Another thing that has helped us and his teachers manage his emotions is this book, "My Book Full of Feelings: How to Control and React to the Size of Your Emotions." We used it for my older son and now have been using it for my 4 year old. It is dry erase so you can ask the questions and try to work him down from the meltdown or you can just use the faces to have him point to which emotion he is feeling. That is how we first started using it and now it goes with us everywhere. His teachers love it.

We also use a chart at home to show what is coming in the day and he gets to turn them over as he completes the tasks calmly. So an example would be on the front is a picture of a boy getting dressed and on the back is the word DONE. Then he earns rewards like computer time, a treat, whatever suits the moment. It works a good part of the time.

It's just nice to know their are others out there who are going through the same thing for moral support.

Dec 18, 2014
I am in the same boat! Almost 4-year-old exploding over everything!
by: Anonymous

My son will be 4 years old in 3 months and he also has a very difficult time transitioning or stopping an activity he is enjoying. He has been that way for quite some time and we have employed all the basic tactics like telling him what is coming up, how much more time he has, etc.

In the past it was more saying no and maybe a screaming reaction, but no worse. Recently (last month or so) he has become nearly impossible to handle. He gets angry and hits, kicks, head butts us, and says things like "i hate you" " I will spit on you" "I will hit you."

Tonight he had a huge meltdown when we picked him up at school and tonight screamed, threw himself on the floor, kicked, knocked down a bin of toy cars and threw some of them. The worst thing is he won't talk about why he is upset. I got him to calm down temporarily by giving him paper to crumple!

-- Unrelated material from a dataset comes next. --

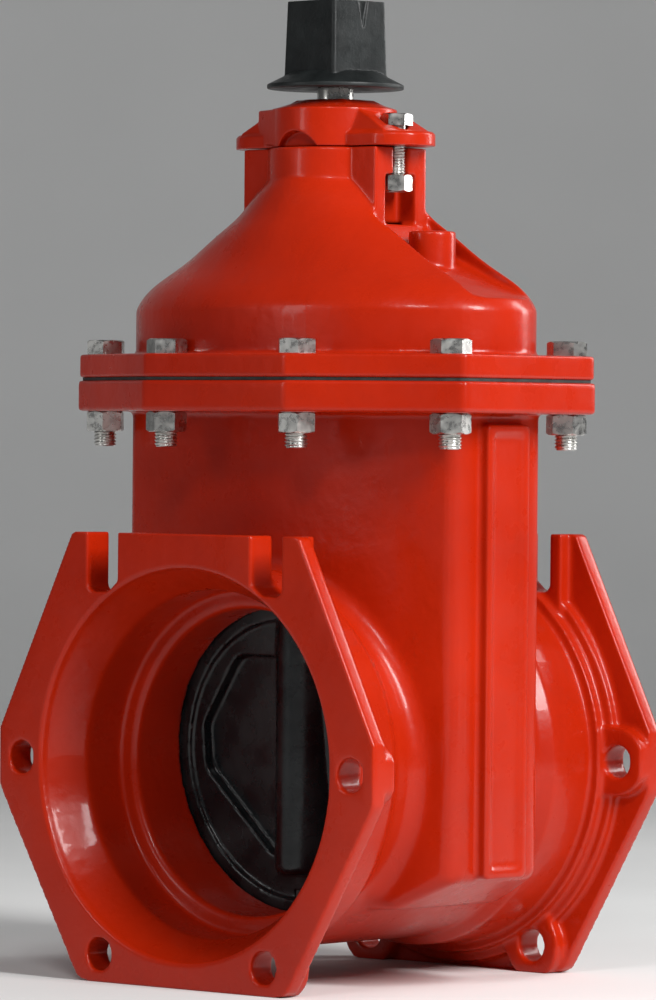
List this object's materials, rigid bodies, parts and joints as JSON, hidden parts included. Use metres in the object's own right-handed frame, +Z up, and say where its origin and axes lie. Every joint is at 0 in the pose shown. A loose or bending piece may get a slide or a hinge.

I sort of yelled at him like a coach "I want you to crumple 10 sheets of paper!" then we did "ONE" "TWO" etc. He did all 10 with gusto as if it were exactly what he needed. then he put them in a bag and stomped them down as flat as he could. So that worked for awhile but then he became difficult again shortly thereafter.

So I don't have answers; I just came on the blog to find some answers myself but immediately noted the similarity in your situation.

I think our biggest difficulty is knowing when to discipline him (e.g., take away TV) or when to give him an activity. It seems like he needs both. In addition, he has a younger brother (nearly 2 years old) he is constantly feeling jealous and as if we are unfair in our treatment of him versus his brother.

It sounds like you really know some tactics that work to soothe your son and that he is getting better at verbalizing, which seems very important to me. We have probably not done enough with a sensory diet at home or at school.

Some things that works for us are just general roughhousing/wrestling, letting him jump on/off the bed, rolling him in a blanket and holding him tight, and now the paper crumpling thing! He has a chew necklace we bought online (from an autism website, I believe!) and that sometimes helps. We also continue to confront him to use his words!

It helps me to spend some time every day complimenting him on things he did well. This seems to help to slowly bring him out.

The holiday season is making it worse; he is hyperanxious about Santa Claus and impatient about getting presents/finding presents I may have hidden in the house.

Today his teacher at school made a comment that hinted he might be asked to leave school, so we are super upset! He has always been popular at school so I'm sure this is not valid, but it sure sounded that way. He has had the worst week ever this week.